The civil lawsuits started piling up as alleged victims came forward with claims of assault and investigative misconduct or incompetence by the school.

And it wasn’t just victims suing the school. Two of Baylor’s former in-house investigators have sued or filed complaints with federal officials alleging Baylor mishandled assault investigations and retaliated against them for doing their jobs. Even Briles sued, alleging Baylor regents and officials had libeled and defamed him in comments to investigators and the media.

Briles this week dropped that case, but it was a similar lawsuit by Collin Shillinglaw, one of Briles’ top assistants, that finally prompted Baylor regents to reveal some of the details uncovered by the school’s 2016 investigation that was led by the Philadelphia law firm Pepper Hamilton.

In a 52-page narrative response to Shillinglaw’s lawsuit, the regents said Pepper Hamilton determined Briles ignored sexual assaults by players, failed to alert university officials or discipline athletes and allowed them to continue playing. It suggested Shillinglaw was helping shield athletes from punishment, too.

Gaines West, Shillinglaw’s attorney, said, “We look forward to the complete truth being revealed.”

Briles’ attorney, Ernest Cannon, said: “Art Briles is trying to go on with his life. I think Baylor regents would be better served if they would, too.”

School regents had released few details behind the investigation that led to the firing of Briles, the ouster of former President Ken Starr and the eventual resignation of athletic director Ian McCaw, who is now at Liberty University.

The lack of details drew fierce criticism from students, alumni and donors, including Bears for Leadership Reform, a group that includes several prominent Baylor donors and Briles supporters, notably Drayton McLane, whose names adorns the Baylor’s new $250 million football stadium.

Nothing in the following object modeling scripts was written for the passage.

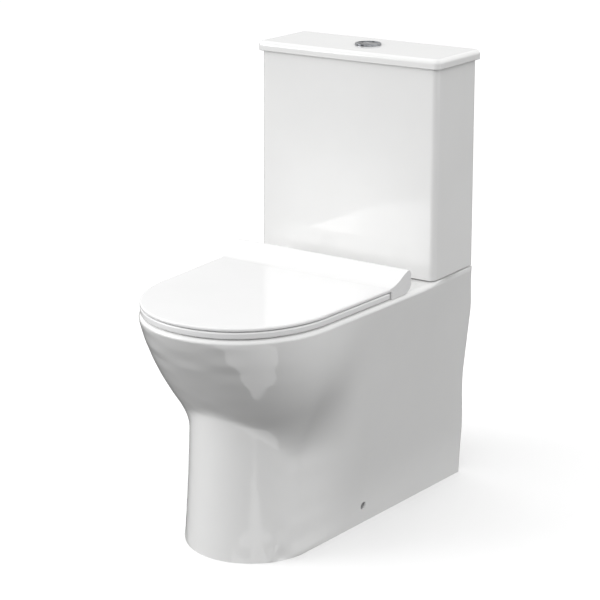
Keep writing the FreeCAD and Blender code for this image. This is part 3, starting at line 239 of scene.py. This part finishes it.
# Each slot's finish: its two colours, limits of roughness, grain, scale of patches, and the rest.
FINISHES = {
    "ceramic": dict(
        colours=[(0.835, 0.835, 0.83), (0.85, 0.85, 0.845)],
        roughness=(0.06, 0.09), grain=(14.0, 0.00001), patch=9.0, coat=0.2,
    ),
    "seat_plastic": dict(
        colours=[(0.83, 0.83, 0.83), (0.845, 0.845, 0.845)],
        roughness=(0.10, 0.16), grain=(260.0, 0.000004), patch=9.0,
    ),
    # Painted reflection: the chrome's colour is darkened far below chrome's own, near black in patches beside
    # mid-grey ones, standing in for the button's dark reflections with bright bits.
    "chrome": dict(
        colours=[(0.03, 0.03, 0.035), (0.34, 0.35, 0.37)],
        roughness=(0.04, 0.10), grain=(55.0, 0.0012), patch=120.0, metallic=1.0,
    ),
    "steel": dict(
        colours=[(0.48, 0.48, 0.49), (0.60, 0.60, 0.61)],
        roughness=(0.22, 0.42), grain=(320.0, 0.00002), patch=60.0, metallic=1.0,
        stretch=(1.0, 14.0, 1.0),
    ),
    "brass": dict(
        colours=[(0.58, 0.41, 0.16), (0.70, 0.52, 0.23)],
        roughness=(0.22, 0.45), grain=(300.0, 0.00003), patch=80.0, metallic=1.0,
    ),
    "rubber": dict(
        colours=[(0.022, 0.022, 0.022), (0.040, 0.040, 0.040)],
        roughness=(0.62, 0.85), grain=(900.0, 0.00006), patch=50.0,
    ),
    "grey_plastic": dict(
        colours=[(0.34, 0.36, 0.38), (0.39, 0.41, 0.43)],
        roughness=(0.36, 0.52), grain=(1100.0, 0.00003), patch=30.0,
    ),
    "white_plastic": dict(
        colours=[(0.70, 0.70, 0.69), (0.76, 0.76, 0.75)],
        roughness=(0.34, 0.50), grain=(1100.0, 0.00003), patch=30.0,
    ),
    "blue_plastic": dict(
        colours=[(0.03, 0.12, 0.38), (0.04, 0.15, 0.44)],
        roughness=(0.32, 0.48), grain=(1100.0, 0.00003), patch=30.0,
    ),
}


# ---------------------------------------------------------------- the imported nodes


def dress_nodes():
    """Smooth shading and the slot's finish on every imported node."""
    materials = {slot: finish_material(slot, **finish) for slot, finish in FINISHES.items()}
    slots = {row["node"]: row["material_slot"] for row in frame["record"]["subparts"]}
    for name, node in frame["nodes"].items():
        node.data.shade_smooth()
        node.data.materials.clear()
        node.data.materials.append(materials[slots[name]])


def round_edges(names, width):
    """Narrow rounded edges on hard hardware: the seams of the mesh are closed, then bevelled."""
    for name in names:
        node = frame["nodes"][name]
        weld = node.modifiers.new("close_seams", "WELD")
        weld.merge_threshold = 0.000002
        bevel = node.modifiers.new("round_edges", "BEVEL")
        bevel.width = width
        bevel.segments = 3
        bevel.limit_method = "ANGLE"
        bevel.angle_limit = math.radians(35.0)
        bevel.harden_normals = True


add_camera()
add_floor()
add_light()
dress_nodes()
round_edges(["button_bezel", "full_flush_button", "half_flush_button"], BUTTON_EDGE)
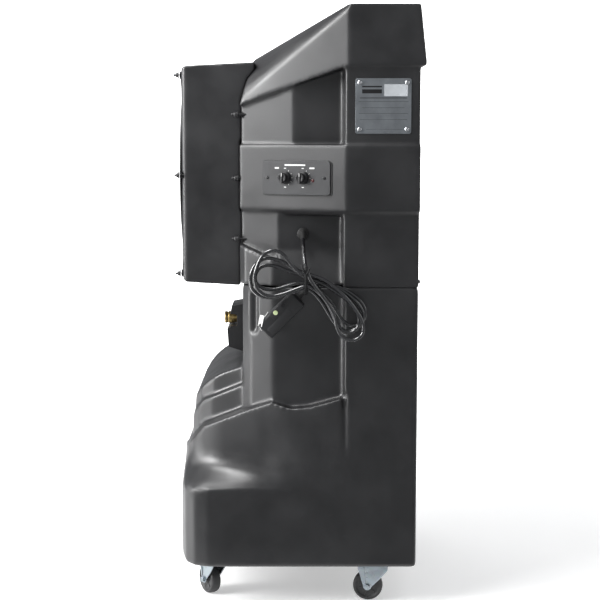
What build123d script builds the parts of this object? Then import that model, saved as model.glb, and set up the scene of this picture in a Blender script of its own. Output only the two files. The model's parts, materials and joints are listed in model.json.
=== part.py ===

The regents’ court filing Thursday said they had no choice but to reveal some of the details of what they found.

“There is no question that the Regents, after a long, self-imposed silence, had to respond with truthful statements, to correct the record in an attempt to end the widespread misinformation,” the filing said.

Some of the lawsuits against Baylor were filed by students who alleged the school ignored them or bullied them into silence. One woman who said she was attacked accused Baylor of creating a “hunting ground for sexual predators.” Other women claim the school used its student conduct code, which prohibits drug and alcohol use and premarital sex, to pressure them into dropping claims of abuse .

The school reached settlements with two women who had not sued but reported being gang-raped by football players. It has battled others, but the lawsuit that alleging more than 50 attacks by football players was a stunning escalation beyond the 17 previously acknowledged by Baylor regents. Just as shocking were the allegations against Briles revealed Thursday.

Bears for Leadership Reform demanded more details Friday.

“We are shocked and appalled by the information in this court filing, and the fact that the regents, with full knowledge of this information, reportedly paid Art Briles and others millions of dollars in severance is deeply troubling,” said group leader John Eddie Williams.

“Full transparency, not an ongoing dribble of select information, is what the Baylor family wants and deserves,” Williams said.

Baylor faces broader questions of possible sanctions from the NCAA or the Big 12.

NCAA and Big 12 officials did not immediately respond to requests for comment on Friday, but conference officials have previously asked Baylor for a “full accounting” of the school’s investigation.

Baylor academics have been put on notice as well.

The Southern Association of College and Schools, a leading university-accrediting body, has said it will be closely monitoring Baylor in 2017 on standards for student support services, institutional control of athletics and whether the campus is a safe and secure environment.